PHILADELPHIA, PA--The Obama volunteers don't yet blend into the scenery in lower Northeast Philadelphia. At the intersection of a variety of lower-income white, black, and Latino neighborhoods, it's still a land of dollar-a-beer bars and used appliance stores. The signage advertises improbable establishments like the Rock and Roll Exxon or Old London Pizza or No-Cost Diabetic Footware. Gentrification is creeping in. But not fast enough to account for all those healthy looking young people in stylish eyeware hanging out in front of the Police Athletic League or Luke's Back Room bar. For them, you can thank the magnetism of one Barack Obama.

The Obama-ite outside Luke's is sharing the day with local Democratic and Republican committee people. Both of them note that he looks a lot more like the kind of guy who would frequent Memphis Taproom, the area's first gastropub, purveyor of craft beers and artisanal onion rings. "The newcomers, they're the ones who are supporting Obama," says Steven Suarez, a Democrat who works for a lumber distributor and grew up nearby. "A lot of the others are elder people, and they're set in their ways, and they won't vote for Obama." Inside, the bar can't open until eight, though that doesn't stop one voter--a relative of the owners, he says--from reaching behind it for a Coke. On the wall, there are velvet portraits of Sinatra and of two pigs humping. A Democratic state legislative candidate, Harry Engasser, ambles by with his own theory on voting in the neighborhood. Engasser posits a reverse Bradley effect: "A lot of people will play like they're voting for McCain, like they don't like Obama," he says. "But when they go in the booth, they'll vote green." He pulls out a wad of bills from his pocket, wrapped in a rubber band, to make his point.

A few neighborhoods up, green motivates people the other way, says Dan Murray, a Republican who's just voted in the garage of his neighbor, retired saloonkeeper Bill Mullen. "Obama is at best a socialist and at worst a communist," he says, citing "spread the wealth," among other sins.

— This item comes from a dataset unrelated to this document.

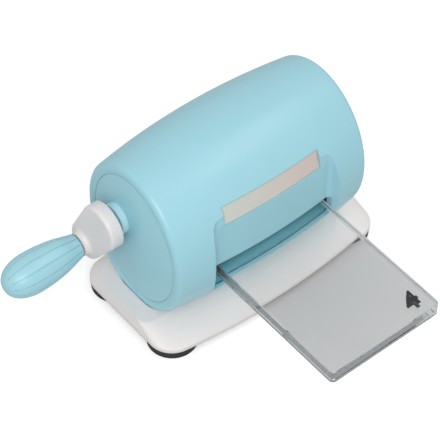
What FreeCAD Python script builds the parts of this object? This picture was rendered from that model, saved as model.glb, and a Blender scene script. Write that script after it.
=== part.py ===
"""Hand cranked die cutting and embossing machine for 3 inch plates.

A light blue barrel housing stands on a white base with four rubber feet.
A short crank on the left drives a pair of steel rollers through a 12 to 29
gear train, and the rollers carry a stack of two clear plates through a slot
from the front to the rear.

Frame: +X to the machine's right (the crank is on the left), -Y to the front,
+Z up. The origin is the centre of the four feet, on the bench. Millimetres.
"""
import FreeCAD, Part
import math
import os

# Plates and feed
PLATE_WIDTH = 76.0
PLATE_LENGTH = 150.0
TOP_PLATE_THICKNESS = 6.0
LOWER_PLATE_THICKNESS = 3.0
PLATE_GAP = 0.15
PLATE_CORNER_RADIUS = 3.0
PLATE_EDGE_CHAMFER = 0.5
FEED_HEIGHT = 42.6
PLATE_OUT_OF_SLOT = 95.0

# Rollers, gears and crank axle
ROLLER_RADIUS = 10.0
NIP_GAP = 0.2
ROLLER_Y = -5.65
JOURNAL_RADIUS = 4.0
RUNNING_CLEARANCE = 0.05
ROLLER_END_PLAY = 0.5
ROLLER_TEETH = 29
PINION_TEETH = 12
GEAR_WIDTH = 6.0
GEAR_ADDENDUM = 0.8
GEAR_DEDENDUM = 1.1
GEAR_BACKLASH = 0.3
GEAR_SIDE_GAP = 1.0
FLANK_STEPS = 4
ROOT_STEP = 0.05
PRESSURE_ANGLE = 20.0
CRANK_AXLE_HEIGHT = 71.5
FLAT_DEPTH = 0.8
RING_THICKNESS = 0.8
RING_RADIUS = 6.2
RING_GROOVE_DEPTH = 0.8
RING_SIDE_GAP = 0.2
RING_MOUTH_INSET = 0.4
JOURNAL_TAIL = 1.2

# Side frames
FRAME_INNER_X = 42.0
FRAME_THICKNESS = 3.0
FRAME_HALF_DEPTH = 23.0
FRAME_TOP = 88.0
FRAME_SHOULDER_HEIGHT = 29.0
FRAME_LEG_HALF_DEPTH = 9.5
FRAME_LEG_TOP = 13.5
FRAME_CORNER = 8.0
FLANGE_LENGTH = 14.0
BUSH_RADIUS = 6.0
BUSH_FLANGE_RADIUS = 7.4
BUSH_FLANGE_THICKNESS = 1.5
TIE_ROD_RADIUS = 4.0
TIE_PIN_RADIUS = 2.5
TIE_PIN_PROUD = 1.0
TIE_ROD_PLACES = {"top_front": (-13.5, 79.0), "top_rear": (21.0, 79.0), "bottom": (18.0, 32.0)}

# Barrel housing
BODY_Y = 3.45
BODY_Z = 60.0
BODY_HALF_LENGTH = 66.4
BODY_END_HALF_DEPTH = 40.6
BODY_END_HALF_HEIGHT = 49.7
BODY_BULGE_DEPTH = 6.0
BODY_BULGE_HEIGHT = 3.8
BODY_WALL = 2.4
BODY_SECTIONS = 9
BODY_RIM_RADIUS = 3.5
RIM_WIDTH = 6.3
RIM_THICKNESS = 4.0
RIM_BEVEL_WIDTH = 2.4
RIM_BEVEL_DEPTH = 0.5
BODY_SEAT_DEPTH = 1.5
BODY_SEAT_CLEARANCE = 0.3
PANEL_FROM_AXIS = 37.7
PANEL_HALF_WIDTH = 41.0
PANEL_EDGE_FLARE = 4.0
PANEL_BOW = 2.3
PANEL_CORNER_RADIUS = 4.5
PANEL_CREASE_RADIUS = 24.0
PANEL_CREASE_ANGLE = 3.0
SLOT_HALF_WIDTH = 42.0
SLOT_ABOVE_PLATES = 0.6
SLOT_BELOW_PLATES = 9.6
SLOT_CLEARANCE = 0.3
COVER_RECESS = 0.5
COVER_DOME = 2.8
COVER_THICKNESS = 2.4
COVER_EDGE_RADIUS = 0.4
COVER_SKIRT_DEPTH = 3.0
COVER_SKIRT_WALL = 1.6
COVER_CLEARANCE = 0.1

# Label strip
LABEL_HALF_LENGTH = 33.3
LABEL_THICKNESS = 0.5
LABEL_RECESS = 0.35
LABEL_CLEARANCE = 0.15
LABEL_WIDTH = 11.4
LABEL_START_ANGLE = 2.9

# Feed guides
GUIDE_DROP = 0.3
GUIDE_THICKNESS = 3.0
GUIDE_LIP_RADIUS = 8.0
GUIDE_ROLLER_GAP = 1.5
GUIDE_CHEEK_HEIGHT = 4.0
GUIDE_CHEEK_SETBACK = 4.0
GUIDE_LIP_STEPS = 10
PLATE_SIDE_PLAY = 0.4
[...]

At the Masjid Al-Furqan, a former union hall that kept on hosting elections when its occupant changed, Abdul Majid, a leader of the mosque, has laid out a cover over the prayer rug on the room's floor. Ruth DiCicco, a Democratic committeeperson at the poll, says turnout is way up, and she thinks the old-school neighbors are going her way, too, despite the efforts, a few polling places away, of one of the few GOP paid street workers we've encountered. The poll worker is a young African-American man. He made $75 for a day's work. Was he a Republican? No. How'd he vote? "I'd rather not say." Ditto his name. So why was he out here? "I've gotta eat," he said, grinning. He hands me a sample ballot for McCain, Palin, and a host of smaller-time candidates. Such ballots have been the standard stuff of election-day tomfoolery, and this year is no exception. At the traditional election-day lunch gathering of local politicos and hangers-on at the Famous Fourth Street Deli, a union operative shows me a couple samples that apparently made it to the streets of South Philadelphia. One is a Democratic ballot with the presidential nominee's name left blank; another features a local Democratic state house candidate's name under the McCain-Palin line. The electricians' union is countering with its own pro-Obama punch, handing out 5,000 MP3 players pre-loaded with statements from union and political officials in favor of the Democratic nominee. "Vote Your Job," the machine's exterior reads.

And after watching Americans exercise the franchise in a mosque, it's only appropriate to move on to ... a roller skating rink. The Elmwood Roller Rink, back in the city's Southwest Quadrant, is home to one of the few integrated polls in the city. "We're like the United Nations," says Linda Callan, 57, a Democrat who voted for Obama. "There's black, there's white, there's oriental, there's even Indian, with the saris." The total number of registered voters in the division is around 580. By late afternoon, 300 have already voted. "I bet 298 of them were Obama," she says. Among them is owner Ernest "Puff" Edwards, who grew up near Callan and has worked at the rink since he was a kid. "People are just so much more excited" this year, he says. "They're more enthusiastic than I've ever seen."